William S. Prentice, a descendant of Captain Thomas Prentice, who settled in Massachusetts in 1650, was born in 1819 in St. Clair County, Illinois.  After getting the best education available in his day, he was appointed clerk of the Government Land Office at Vandalia, then the state capital. Following several government positions, his friend, Stephen A. Douglas, secured him an appointment in Washington, D. C.  After returning to Illinois, he was converted at Shelbyville, entered the ministry in 1849, and soon rose to prominence, not only in the Conference, but in the general church as well. Of him it was said:  “He had the art of influencing and controlling men in the affairs of the Church developed to a larger degree than any other man I have known, and yet was seldom heard on the conference floor, … I think all who knew him will readily concede that he was the greatest Presiding Elder in the history of the Illinois conference.”  “He was a very superior preacher. There was no cant about him, no stage effect, no attempt at display, but there was clearness of statement, logical development of his subject, and a copiousness of illustration that made him really a preacher of superior power.” (Illinois Conference Journal 1887, 57)

Prentice “was a thorough Methodist, not only by education but by conviction, believing and loving the doctrine and polity of the M. E. Church, and was true and loyal to all her interests. He loved the Illinois Conference, and his last message was: ‘Tell the Brethren I love them all.’” (Illinois Conference Journal, 1887, 58)  “From the earliest days of the Illinois Wesleyan University he was one of its wisest counselors and truest friends,“ and was also awarded the Doctor of Divinity degree. (Historical Sketch and Alumni Record, 54) 

The other two members of the “ring,” the four outstanding leaders of the Illinois Conference in the second generation, are noted for quite different characteristics. Jesse H. Moore, whose father was a Revolutionary War solider, was born in St Clair County, graduated from McKendree College, and joined the Illinois Conference in 1846. After a decade teaching at McKendree, he entered the pastorate where he remained until 1861, when he began a military career, organizing “the Second Preachers’ Regiment,” made up of preachers from many denominations, as the first was filled by Methodists. His regiment was badly ”cut up” in the Battle of Chickamauga, one of the bloodiest of the Civil War, resulting in a defeat by the Confederates.  He was promoted to Brigadier General “for gallant and meritorious conduct on the field of battle,” having two horses shot from under him. He was also involved in all the battles of the Atlanta Campaign, and in the Franklin and Nashville battles. Following the war he returned to Illinois and served as a presiding elder and in several political positions:  two terms in Congress, Postmaster at Springfield, and the U. S. Consul in Peru, where he died in 1883 while in service there.

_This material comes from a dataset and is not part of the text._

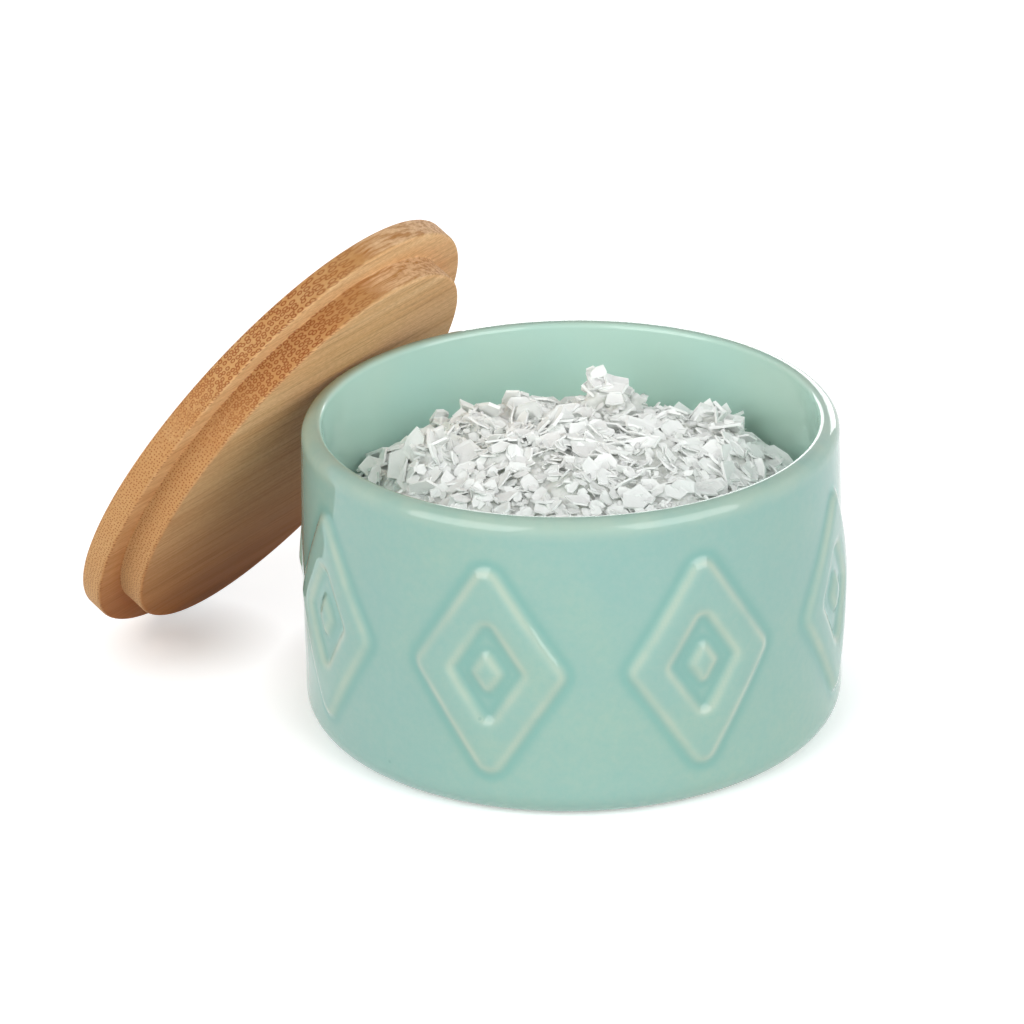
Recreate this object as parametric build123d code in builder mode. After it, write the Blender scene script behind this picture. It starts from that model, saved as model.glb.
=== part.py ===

The final member of the “Ring,” James L. Crane, was a most colorful character. After joining the Conference in 1846, he served charges and was a presiding elder. After a short time in U. S. Grant’s 21st Illinois Infantry Regiment, he returned to preaching, which he continued until his death in 1879. A noted literary person, he wrote a novel about early preacher life, and made frequent contributions to the Northwestern Christian Advocate. One of these was called “The Dignified Preacher,” in which he wrote:  “True ministerial dignity is nature and art sanctified, and imbued with the spirit of the gospel. He feels the power and glory of the subject himself, and … is the solid, living embodiment and manifestation of the truth he utters.” (Northwestern Christian Advocate, May 12, 1858)

While liberalizing tendencies were beginning to appear in the church, Crane would have none of them. Leaton said that he was “Thoroughly evangelical and Methodistic, preached a pure gospel, and had but little sympathy with what is known as “liberal views,” advanced thought, and ”broad gauge theology.” (Leaton, Methodism in Illinois, 3, 211)

Conditions were much improved for the second generation, but some of the thrills of earlier times remained. While going from Springfield in 1867 to hold a quarterly conference, Crane was able to take a train to Nilwood, but then had to get to the place of meeting eight miles in the country. They started in a home-made sleigh, but “great snowballs formed on the horse’s feet so that often one or two of his legs is six inches longer than the others, giving a very undignified and awkward style to his locomotion.”  The creek they had to cross was swollen, and as they neared it they hit a hidden stump and were thrown out of the sleigh as it overturned. It was clear no one had attempted to cross since the water had risen. As they debated whether to go on, one suggested they go back as no one would be expecting them,  “but backing out is something that traveling preachers are but little accustomed to.”  The presiding elder made his way upstream until he came to a tree fallen across the river, with much difficulty making his way to the other side, and then walked back to the crossing ford, and called for the others to come across.  Upon crossing, they lost the trail, but after passing through several gates and fields, arrived at the school house where the quarterly meeting was to be held. (March 13, 1867)

Although there were many changes in the ministry through these two generations, the preachers remained true to the message of the Gospel, as understood by Methodism. What James Leaton said about John T. Mitchell was true of them all:  “He embraced with his whole soul the theology of Wesley, and never wavered in the conviction that it was more a transcript of the teachings of Christ than any other system of doctrine held among men.” (Methodism in Illinois, 398)  The pioneers fought many battles with Calvinists, Universalists, immersionists, Mormons, and others, while preaching the Good News was always their great love. They followed the words of the Psalmist who instructed his hearers to “laud [God’s] work from one generation to the next.” (Psalm 145:4)  So they continued the work of the founders of Methodism in America, who took as their task the challenge of John Wesley, “to reform the continent, and to spread scriptural holiness over these lands.”